Support empty alphabet, for simple CJK word segmentation

apertium / lttoolbox

Finite state compiler, processor and helper tools used by apertium

http://wiki.apertium.org/wiki/Lttoolbox

GNU General Public License v2.0

18 stars 22 forks source link

Support empty alphabet, for simple CJK word segmentation #75

Open unhammer opened 5 years ago

unhammer commented 5 years ago

Before https://github.com/apertium/lttoolbox/commit/944ed2556c38f058a5118ab5e481b3412aa3e3d8 / https://github.com/apertium/lttoolbox/pull/52
it was possible to use monodix files with an empty <alphabet> in order to segment into all known analyses (presumably symbols without analyses were output as blanks). But after the change, this is no longer possible.

See https://github.com/apertium/lttoolbox/commit/944ed2556c38f058a5118ab5e481b3412aa3e3d8#commitcomment-35679780 for test cases for Chinese/Japanese/Korean.

Maybe the iswalnum test could be turned off by a flag, e.g. lt-proc --no-implicit-alphabet ?

TinoDidriksen commented 5 years ago

Surely this is as trivial as adding a alphabetic_chars.empty() check to the condition.

unhammer commented 5 years ago

What if someone wants only some chars to be unknown-tokenizable?

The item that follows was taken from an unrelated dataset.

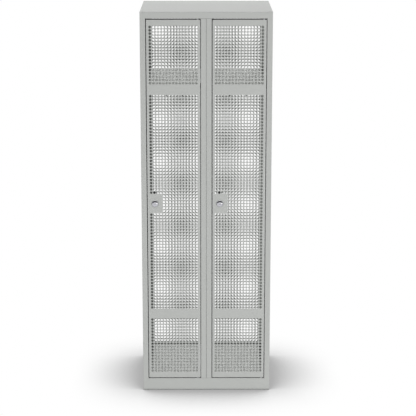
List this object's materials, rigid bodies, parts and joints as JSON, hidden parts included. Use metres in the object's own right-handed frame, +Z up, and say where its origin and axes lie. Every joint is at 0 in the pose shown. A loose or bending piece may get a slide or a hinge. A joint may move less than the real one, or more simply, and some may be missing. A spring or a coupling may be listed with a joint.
{
  "type": "perforated steel locker",
  "caption": "Free-standing steel locker with side-by-side full-height compartments behind perforated, flush-fitting hinged doors with cam locks.",
  "frame": {"origin": "middle of the bounding box at the floor, with the doors closed", "axes": "+Z up, doors face -Y, +X to the right of someone facing the doors"},
  "size_m": [0.6, 0.5034, 1.8],
  "materials": {
    "case_paint": "light grey powder coat, satin",
    "door_paint": "light grey powder coat, satin",
    "zinc_plate": "zinc plated, satin",
    "lock_chrome": "polished",
    "buffer_rubber": "matt"
  },
  "bodies": {
    "case": {"roof_panel": "case_paint", "base_tray": "case_paint", "side_panel_left": "case_paint", "side_panel_right": "case_paint", "partition_left": "case_paint", "partition_right": "case_paint", "back_panel": "case_paint", "hat_shelf_left": "case_paint", "hat_shelf_right": "case_paint", "coat_rail_left": "zinc_plate", "coat_rail_right": "zinc_plate", "rail_socket_left_a": "zinc_plate", "rail_socket_left_b": "zinc_plate", "rail_socket_right_a": "zinc_plate", "rail_socket_right_b": "zinc_plate", "pivot_washer_left": "zinc_plate", "pivot_washer_right": "zinc_plate", "door_buffer_top_left": "buffer_rubber", "door_buffer_top_right": "buffer_rubber", "door_buffer_bottom_left": "buffer_rubber", "door_buffer_bottom_right": "buffer_rubber"},
    "door_left": {"door_skin_left": "door_paint", "door_frame_left": "door_paint", "pivot_pin_top_left": "zinc_plate", "pivot_pin_bottom_left": "zinc_plate", "lock_barrel_left": "lock_chrome", "lock_nut_left": "zinc_plate"},
    "door_right": {"door_skin_right": "door_paint", "door_frame_right": "door_paint", "pivot_pin_top_right": "zinc_plate", "pivot_pin_bottom_right": "zinc_plate", "lock_barrel_right": "lock_chrome", "lock_nut_right": "zinc_plate"},
    "lock_left": {"lock_plug_left": "lock_chrome", "lock_cam_left": "zinc_plate", "cam_screw_left": "zinc_plate"},
    "lock_right": {"lock_plug_right": "lock_chrome", "lock_cam_right": "zinc_plate", "cam_screw_right": "zinc_plate"},
    "hook_left_a": {"coat_hook_left_a": "zinc_plate"},
    "hook_left_b": {"coat_hook_left_b": "zinc_plate"},
    "hook_right_a": {"coat_hook_right_a": "zinc_plate"},
    "hook_right_b": {"coat_hook_right_b": "zinc_plate"}
  },
  "joints": [
    {"name": "door_left_hinge", "type": "hinge", "parent": "case", "child": "door_left", "pos_m": [-0.0395, -0.24235, 0.915], "axis": [0, 0, 1], "range_deg": [0, 110]},
    {"name": "door_right_hinge", "type": "hinge", "parent": "case", "child": "door_right", "pos_m": [0.2605, -0.24235, 0.915], "axis": [0, 0, 1], "range_deg": [0, 110]},
    {"name": "lock_left_turn", "type": "hinge", "parent": "door_left", "child": "lock_left", "pos_m": [-0.2375, -0.24835, 0.915], "axis": [0, -1, 0], "range_deg": [0, 90]},
    {"name": "lock_right_turn", "type": "hinge", "parent": "door_right", "child": "lock_right", "pos_m": [0.0625, -0.24835, 0.915], "axis": [0, -1, 0], "range_deg": [0, 90]},
    {"name": "hook_left_a_slide", "type": "slide", "parent": "case", "child": "hook_left_a", "axis": [1, 0, 0], "range_m": [-0.09, 0.034]},
    {"name": "hook_left_b_slide", "type": "slide", "parent": "case", "child": "hook_left_b", "axis": [1, 0, 0], "range_m": [-0.034, 0.09]},
    {"name": "hook_right_a_slide", "type": "slide", "parent": "case", "child": "hook_right_a", "axis": [1, 0, 0], "range_m": [-0.09, 0.034]},
    {"name": "hook_right_b_slide", "type": "slide", "parent": "case", "child": "hook_right_b", "axis": [1, 0, 0], "range_m": [-0.034, 0.09]}
  ]
}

TinoDidriksen commented 5 years ago

I guess. I say this should be an opt-out, then. Default should be to have as much as possible in the alphabet, and people can then opt-out with something like <alphabet verbatim="true">

unhammer commented 5 years ago

Definitely opt-out, which is why I suggested --no-implicit-alphabet, though an attribute would be great too. However, an attribute would require a change to the binary format, wouldn't it? (If the iswalnum check is in lt-proc, not lt-comp.)

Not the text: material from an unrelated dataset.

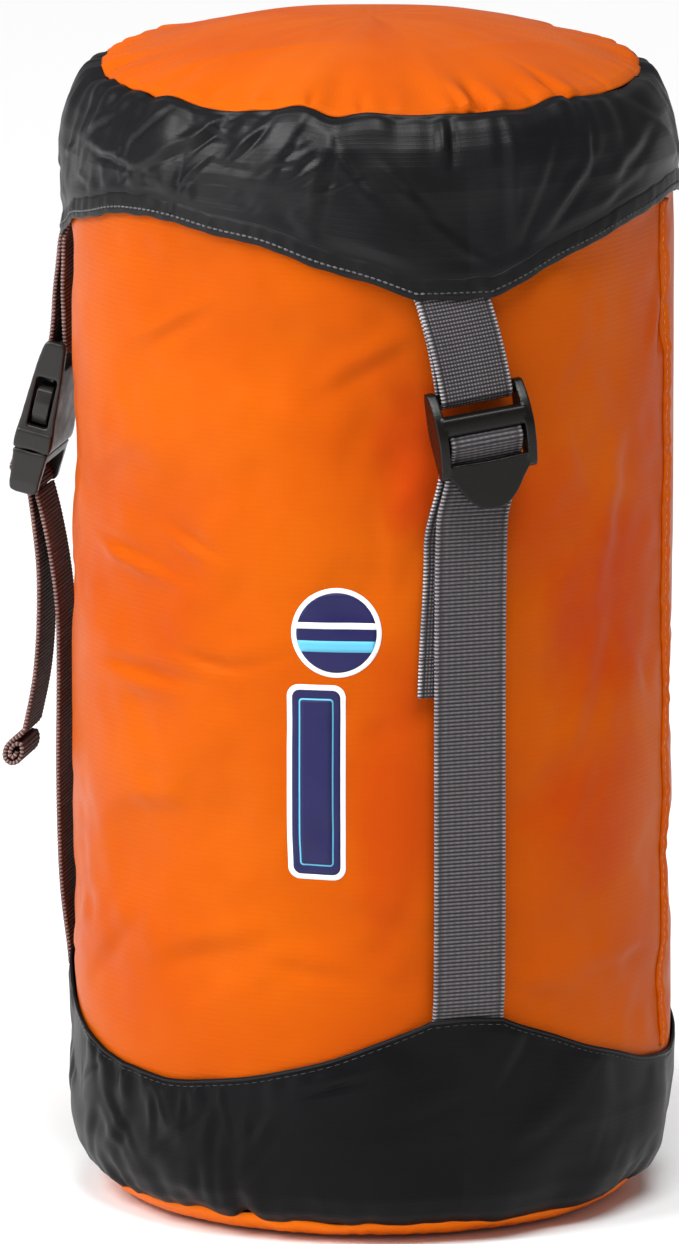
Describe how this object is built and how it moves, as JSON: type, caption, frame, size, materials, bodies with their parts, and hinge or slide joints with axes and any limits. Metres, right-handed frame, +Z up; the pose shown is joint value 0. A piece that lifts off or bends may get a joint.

TinoDidriksen commented 5 years ago

The last binary break prepared for this eventuality: https://github.com/apertium/lttoolbox/blob/master/lttoolbox/compression.h#L29 - we can add features without breaking existing files. But yeah, a cmdline flag for now would work.

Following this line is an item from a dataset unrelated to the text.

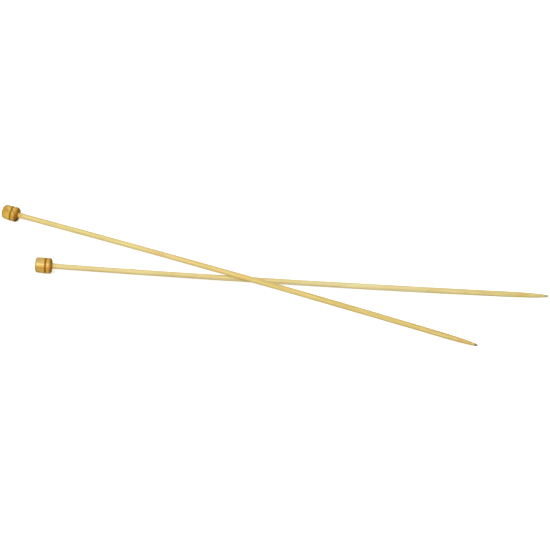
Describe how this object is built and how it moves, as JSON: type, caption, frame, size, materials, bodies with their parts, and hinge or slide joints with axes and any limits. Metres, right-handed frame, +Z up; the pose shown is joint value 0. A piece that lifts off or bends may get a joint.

ftyers commented 5 years ago

Regarding #52 isn't this what the inconditional section is for?

unhammer commented 5 years ago

oh yeah :) @Fred-Git-Hub ↑ would this cover your use-case? With

<?xml version="1.0" encoding="UTF-8"?>
<dictionary>

   <alphabet>
   </alphabet>

   <sdefs>
      <sdef n="noun"/>
      <sdef n="verb"/>
   </sdefs>

   <section id="main" type="inconditional">
      <e><p><l>我</l><r>我<s n="noun"/></r></p></e>
      <e><p><l>爱</l><r>爱<s n="verb"/></r></p></e>
      <e><p><l>你</l><r>你<s n="noun"/></r></p></e>
   </section>

</dictionary>

I get

$ echo "我爱你" | lt-proc test.bin
^我/我<noun>$^爱/爱<verb>$^你/你<noun>$

(See http://wiki.apertium.org/wiki/Inconditional#inconditional for more info.)

unhammer commented 5 years ago

well, the problem is that anything without an analysis in inconditional would turn what follows into one big unknown:

$ echo "熊猫 爱你" |lt-proc test.bin   # space after the bear:
^熊猫/*熊猫$ ^爱/爱<verb>$^你/你<noun>$
$ echo "熊猫爱你" |lt-proc test.bin    # no space, big unknown:
^熊猫爱你/*熊猫爱你$

so then you'd have to make sure to put every symbol you might expect to appear before other symbols into inconditional, including foreign ones like a and b.

ftyers commented 5 years ago

Aha, got it @unhammer, that makes sense. In general I think that in order to deal with this properly we need (1) weights in the lexicon, and (2) a special function of lttoolbox that does segmentation... maybe something like the compounding functionality.

unhammer commented 5 years ago

Yeah, I do have the feeling plain LRLM should eventually hit something it can't handle, but I wonder how far you can get with what @Fred-Git-Hub had going (if the language was mostly single-character words, it should be possible without any new features).

Languages like Thai would need something more, but the current weights and compounding features don't look at context – wouldn't context be needed? Even the simple Norwegian case of ^3./3<adj><ord>/3<num>+.<sent>$ you can't solve without looking at words that are not part of the longest-match of any of the analyses.

ftyers commented 5 years ago

Yeah, either you'd be stuck with a unigram model or you'd need to incorporate n-gram information somehow.